Distributional Reinforcement Learning based Integrated Decision Making and Control for Autonomous Surface Vehicles
Xi Lin, Paul Szenher, Yewei Huang, Brendan Englot
TL;DR
This paper tackles autonomous navigation for Autonomous Surface Vehicles (ASVs) in congested waterways where perception errors and disturbances complicate COLREGs compliance. It introduces a Distributional Reinforcement Learning approach, specifically an Actor-Critic Implicit Quantile Networks (AC-IQN) policy, to generate continuous thrust commands from onboard LiDAR and odometry data. The authors formalize the problem as a Markov Decision Process and model the return as a distribution Z, using IQN to represent quantiles of the return and an actor-critic setup to learn continuous control. Through high-fidelity Gazebo VRX simulations, AC-IQN demonstrates superior navigation safety and efficiency over state-of-the-art Distributional RL, non-Distributional RL, and classical baselines, indicating strong potential for practical autonomous marine navigation.
Abstract
With the growing demands for Autonomous Surface Vehicles (ASVs) in recent years, the number of ASVs being deployed for various maritime missions is expected to increase rapidly in the near future. However, it is still challenging for ASVs to perform sensor-based autonomous navigation in obstacle-filled and congested waterways, where perception errors, closely gathered vehicles and limited maneuvering space near buoys may cause difficulties in following the Convention on the International Regulations for Preventing Collisions at Sea (COLREGs).
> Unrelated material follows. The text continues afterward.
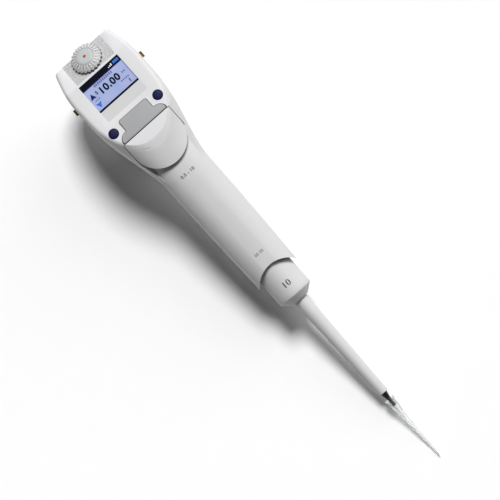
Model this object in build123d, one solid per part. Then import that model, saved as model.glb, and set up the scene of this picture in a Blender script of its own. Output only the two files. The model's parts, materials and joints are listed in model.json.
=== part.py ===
from build123d import *
from math import atan, cos, degrees, pi, radians, sin, tan
import os

# Electronic single-channel pipette, 0.5 to 10 microlitres, with a tip fitted.
# Working frame, in millimetres: X across, the front faces -Y, Z runs up the
# pipette's axis from the open end of the tip. The finished pieces are laid on
# their back at the end, so that the heel and the tip's end touch the surface.

# ---------------------------------------------------------------- dimensions
TIP_LENGTH = 40.0
TIP_END_RADIUS = 0.42
TIP_HUB_RADIUS = 2.75
TIP_SHOULDER = 30.0
TIP_HUB_BOTTOM = 33.6
TIP_FINS = 8
NOZZLE_END = 35.3
NOZZLE_END_RADIUS = 1.1
NOZZLE_NECK = 40.5
NOZZLE_NECK_RADIUS = 1.25
NOZZLE_SHOULDER = 44.6
NOZZLE_RADIUS = 2.1
NOZZLE_BORE = 0.7

SLEEVE_BOTTOM = 44.1
SLEEVE_BOTTOM_RADIUS = 2.75
SLEEVE_TOP_RADIUS = 4.0
COLLAR_BOTTOM = 108.7
COLLAR_CHAMFER_TOP = 112.5
COLLAR_TOP = 144.0
COLLAR_RADIUS = 10.1
COLLAR_BORE_RADIUS = 8.7
COLLAR_FLOOR = 2.6

HANDLE_BOTTOM = 122.0
GRIP_FRONT = 12.0
GRIP_HEIGHT = 125.0
GRIP_LEAN = 0.0165
ARCH_TOP = 132.5
ARCH_RADIUS = 14.9
WALL = 1.8
SPLIT_Y = -8.3
BEZEL_BOTTOM = 225.8
BEZEL_SETBACK = 0.9
BEZEL_CORNER = 10.0
BEZEL_DEPTH = 6.5
RIM_ROUNDING = 2.4
HEAD_TOP = 279.4
GAP = 0.3

FACE_START = 227.7
FACE_FRONT = -14.5
FACE_LEAN = 13.0
CREASE = 266.0
FACET_LEAN = 31.0

ROCKER_TOP_Z = 238.1
ROCKER_NOTCH_Z = 231.6
ROCKER_HALF_WIDTH = 9.1
ROCKER_WING = 14.45
ROCKER_FOOT = -0.5
ROCKER_CORNER = 1.2
ROCKER_WING_CORNER = 0.9
ROCKER_PROUD = 0.7
ROCKER_THICKNESS = 2.9
ROCKER_GAP = 0.35
ROCKER_PIVOT_UP = 4.6
ROCKER_PIVOT_DEPTH = 3.6
ROCKER_PIN_RADIUS = 0.75

EJECTOR_STROKE = 9.0
EJECTOR_HALF_WIDTH = 15.2
EJECTOR_ROUNDING = 1.0
EJECTOR_TOP = ROCKER_FOOT - ROCKER_GAP
CREST_THICKNESS = 1.2
WEB_HALF_WIDTH = 4.0
WEB_Z = (214.2, 222.2)
ROD_HALF_WIDTH = 3.6
ROD_Y = (-10.0, -8.7)
EJECTOR_ARC_CENTRE = 218.4
EJECTOR_BACK = SPLIT_Y - GAP
SADDLE_HALF_WIDTH = 14.0
SADDLE_FRONT = 13.0

PISTON_RADIUS = 0.5
PISTON_STROKE = 12.7
PISTON_END = 37.0
PISTON_PLATE = 131.0
CYLINDER_TOP = 152.0
CYLINDER_RADIUS = 6.5
CHAMBER_RADIUS = 5.3
CHAMBER_FLOOR = 119.0
SEAL_FLOOR = 116.5

SCREW_RADIUS = 1.5
SCREW_BOTTOM = 154.0
RUNNING = 0.03
NUT_BOTTOM = 160.0
NUT_HEIGHT = 8.0
MOTOR_BOTTOM = 188.5
MOTOR_TOP = 206.5
MOTOR_RADIUS = 7.5
ROTOR_RADIUS = 4.6
CHASSIS_BACK = 11.5
CHASSIS_PLATE = 2.0

SCREW_SEATS = {158.0: 13.6, 200.0: 15.2}
SCREW_HEAD_RADIUS = 2.0
SCREW_SHANK_RADIUS = 1.05

DIAL_RADIUS = 8.7
DIAL_RIM = 1.6
DIAL_SHOULDER_RADIUS = 8.0
DIAL_TOP_RADIUS = 4.8
DIAL_TOP = 3.4
DIAL_UP = 8.9
DIAL_SHAFT_RADIUS = 1.9
SCALLOPS = 24
KEY_RADIUS = 2.7
KEY_SPACING = 15.0
KEY_Z = 235.1
DISPLAY_HALF_WIDTH = 13.15
DISPLAY_Z = (247.5, 265.0)
STRIP_Z = (241.2, 247.5)
PANEL_HALF_WIDTH = 12.85
STRIP_HALF_WIDTH = 13.1

HEEL_Z = 222.0
HEEL_DEPTH = 36.0
HOOK_HALF_WIDTH = 11.0
FINGER_RADIUS = 7.0
FINGER_CENTRE = (24.0, 219.0)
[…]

To address these issues, we propose a novel Distributional Reinforcement Learning based navigation system that can work with onboard LiDAR and odometry sensors to generate arbitrary thrust commands in continuous action space. Comprehensive evaluations of the proposed system in high-fidelity Gazebo simulations show its ability to decide whether to follow COLREGs or take other beneficial actions based on the scenarios encountered, offering superior performance in navigation safety and efficiency compared to systems using state-of-the-art Distributional RL, non-Distributional RL and classical methods.